Security auditing: Search for known-vulnerable patterns (eval(, dangerouslySetInnerHTML, sql.Raw() across your entire codebase. Run these searches on a schedule.
Onboarding: New team members can search for how a pattern is used in practice, not just how the docs say to use it. "Show me every file that configures the database connection" is a faster onboarding tool than any wiki page.
Code review context: When reviewing a PR that changes a shared utility, search for all other usages to understand the full blast radius.
Standards enforcement: Search for deprecated patterns and track their removal over time. "How many files still use the old logging library?" becomes a dashboard metric.

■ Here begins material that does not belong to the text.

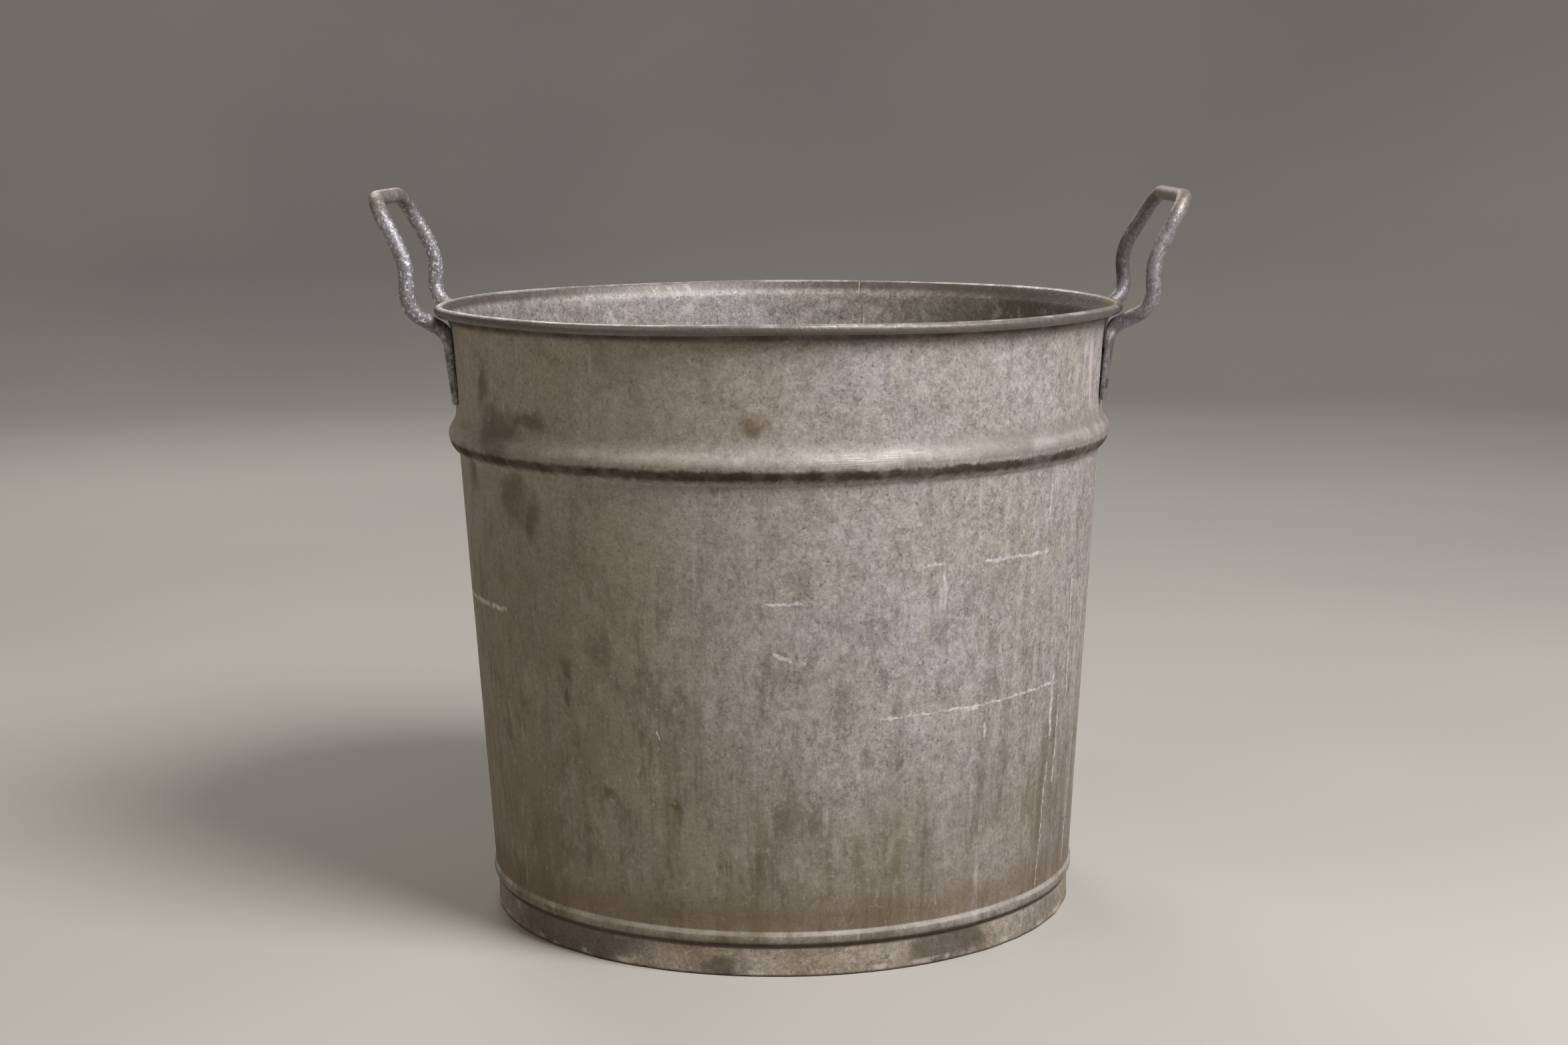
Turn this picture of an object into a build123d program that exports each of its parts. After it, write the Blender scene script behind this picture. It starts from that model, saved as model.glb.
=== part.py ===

Local Search Tools Worth Knowing
Even with a centralized code search system, you spend most of your time searching locally. These tools are worth having in your toolkit:
ripgrep (rg): The fastest general-purpose search tool. Respects .gitignore by default, supports PCRE2 regex, and handles Unicode correctly. This should be your default grep replacement.
# Search for a pattern, respecting .gitignore
rg "parseJSON" --type ts
# Search with context
rg "TODO|FIXME|HACK" -C 2
# Search and replace (preview)
rg "oldFunction" --replace "newFunction" --passthru
ast-grep: Structural search for your terminal. Like Sourcegraph's structural search but local.
# Find all console.log calls
ast-grep --pattern 'console.log($$$)' --lang ts
# Find useState hooks
ast-grep --pattern 'const [$A, $B] = useState($C)' --lang tsx
GitHub code search: GitHub's built-in code search has improved significantly. It supports regex, language filters, and path filters across all repositories you have access to. For quick searches when you do not have Sourcegraph, it is surprisingly capable.
The tools in this space range from "five-minute setup" to "dedicated infrastructure team." Pick the simplest tool that solves your actual problem, and upgrade when the pain of not having better search outweighs the cost of running it.